C’est en Allemagne qu’on trouve le plus de données détaillées sur le stock des commandes, ce qui n’est guère étonnant vu le poids de l’industrie dans son économie. Il y a quelques différences de niveau entre les sources disponibles mais l’évolution est similaire. Selon l’institut IFO, les carnets de commandes du secteur manufacturier représentent près de cinq mois de production, à comparer avec une moyenne historique inférieure à trois mois. Les données américaines montrent une hausse significative du ratio commandes/livraisons depuis le début de la pandémie, d’une ampleur moindre toutefois qu’en Allemagne.

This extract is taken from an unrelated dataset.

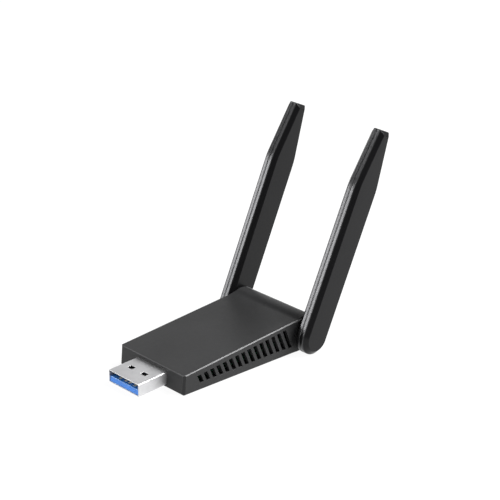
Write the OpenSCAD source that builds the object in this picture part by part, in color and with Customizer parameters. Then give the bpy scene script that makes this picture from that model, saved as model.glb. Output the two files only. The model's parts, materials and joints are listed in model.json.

En somme, dans les pays développés, le secteur industriel a aujourd’hui des carnets de commandes élevés, supérieurs aux moyennes historiques et même aux points hauts passés.

L’origine du mal

Venons-en aux causes de ce phénomène pour apprécier s’il est durable. Tout d’abord, il y a les effets décalés des confinements. La production manufacturière a été stoppée ou réduite lors de chaque épisode de confinement en 2020, puis 2021. Même avec une remise en route rapide des économies, l’activité a pris du retard. En se basant sur l’écart de production en 2020-21, cela explique entre un tiers et la moitié de la hausse des carnets de commandes dans le cas de l’Allemagne. Le temps passant, ces perturbations causées par la pandémie vont s’atténuant. Par ailleurs, la demande de biens capitaux tend à réagir de manière disproportionnée aux variations de demande totale. Cet accélérateur d’investissement est l’un des mécanismes bien identifiés à l’origine des changements de phase du cycle des affaires. Cet effet a été renforcé par la crise sanitaire. La pandémie a en effet induit des changements de comportement et généré une demande soudaine de certains biens d’équipement pour toutes les activités à distance, que ce soit le travail, l’enseignement, les loisirs ou le commerce. De leur côté, les gouvernements ont mis en œuvre des mesures visant à soutenir la demande à court terme mais aussi à encourager ces transformations. Le choc passé, il y a tout lieu de s’attendre à une normalisation. Un exemple parmi d’autres: en France, les ventes à distance ont bondi de 27% en 2020, ont quasi-stagné en 2021 (+2%) et s’effondrent en 2022 (-15%). Au plus fort des confinements, le stock de capital a perdu de sa valeur (pensons aux bureaux soudainement vides, aux magasins fermés), créant un fort besoin d’investissement de remplacement. Trois ans plus tard, le futur postpandémique ne semble pas si différent du passé. Il peut y avoir un retour de balancier. Par rapport aux prévisions du début d’année, la croissance anticipée sur 2022 et 2023 a été coupée d’environ 4 points aux Etats-Unis et en zone euro. A l’échelon global, la croissance du PIB réel est désormais attendue au voisinage de 2% l’an prochain, au-dessous de sa tendance moyenne (>3%). Dans ce contexte, la demande de biens d’investissement est amenée à se tasser.

Les perturbations causées par la pandémie en 2020 ont un écho sur les conditions d’activité en 2022. Le haut niveau actuel des carnets de commandes est un héritage de la crise sanitaire. On peut douter que cela suffise aux entreprises industrielles pour éviter d’avoir à ajuster à la baisse leur production et leurs dépenses en capital.